Even in these situations, poverty and failure are attributed to the individual, not to the social and economic circumstances; people seek compensation or demonize other socially marginalized groups. Very few of these people can count on sympathy and help from traditional family and neighbourhood ties and other social security institutions; at best they can hope for charitable handouts. Those who are unable to come to terms with this life consider themselves losers, see family violence and conflicts as their personal failing, face mental illness, drug and alcohol dependency, encounter religious promises of salvation, and come to know the world as a place that they can neither influence nor change.

Ambivalence about helping

“Rapid Reaction Force for the Soul” is the title of a medico publication from 15 years ago, in which we began to argue against defining a trauma known as post-traumatic stress disorder (PTSD) as a personal disorder, because it separates an illness caused by society from its context and considers it a private health problem. From this perspective trauma is no longer seen as a “normal” reaction to the experience of “abnormal” human violence, but as an individual health problem to be treated with therapy. It is becoming increasingly clear that efforts to avoid traumatic experiences and change inhumane social conditions are no longer the priority, which is instead to help people to adjust to the terrors of real life and bolster their “resilience” so that they can cope with these terrors.

This privatization of social suffering is well advanced as diagnosis attributes it to a number of recently discovered illnesses. “Psychopathologies” such as ADHD, burnout, anxiety disorders and depression have become a mass phenomenon and are generally treated with (short) therapies and drugs. This standardized interpretation of the globalized world’s discontents as individual illnesses makes it possible to stigmatize, control and exploit those that suffer from them. There has been a huge rise in the worldwide consumption of psychotropic drugs, and the pharmaceutical industry is eyeing up the promising new markets in the global South. The discoveries made by neuroscience provide ideological mood music to a conception of mental illness as a functional neurological disorder. According to this view, one should be able to treat even people in the Congo, Uganda and Afghanistan who have endured extreme ordeals in wars, sometime over decades, with psychotropic drugs and short-term therapies.

It would seem that progress is nothing more than the adaptation of an unruly individual to the will of authority and the economy.

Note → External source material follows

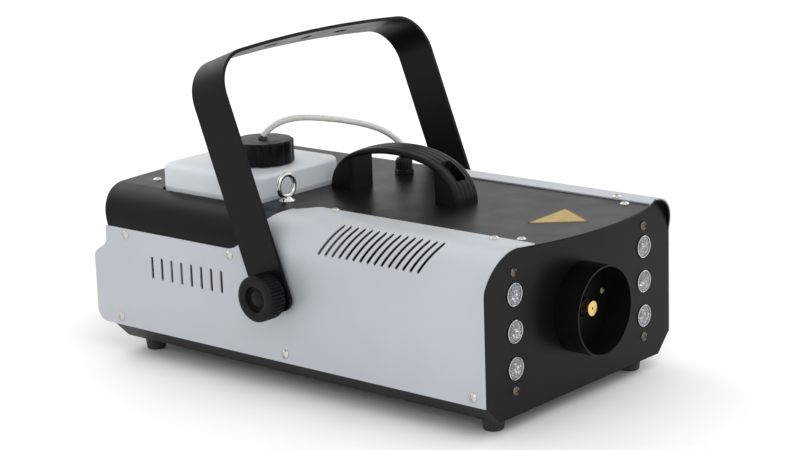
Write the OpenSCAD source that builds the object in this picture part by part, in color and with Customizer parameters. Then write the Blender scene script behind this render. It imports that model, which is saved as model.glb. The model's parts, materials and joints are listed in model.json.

Yet the course of history is defined not by progress, but by suffering. Social utopias do not draw their inspiration from an abstract ideal, but from people’s experience of suffering and their rebelling against its injustice. Despite the increasing sense of despair, there is also a perceptible whiff of rebellion against the current state of affairs. This too is an expression of the growing discontentment. Loners and members of social movements, trades unions and human rights organizations around the world are calling for changes that give them new opportunities and offer them some perspectives. “A civilization,” wrote Sigmund Freud, “which leaves so large a number of its participants unsatisfied and drives them into revolt neither has nor deserves the prospect of a lasting existence.”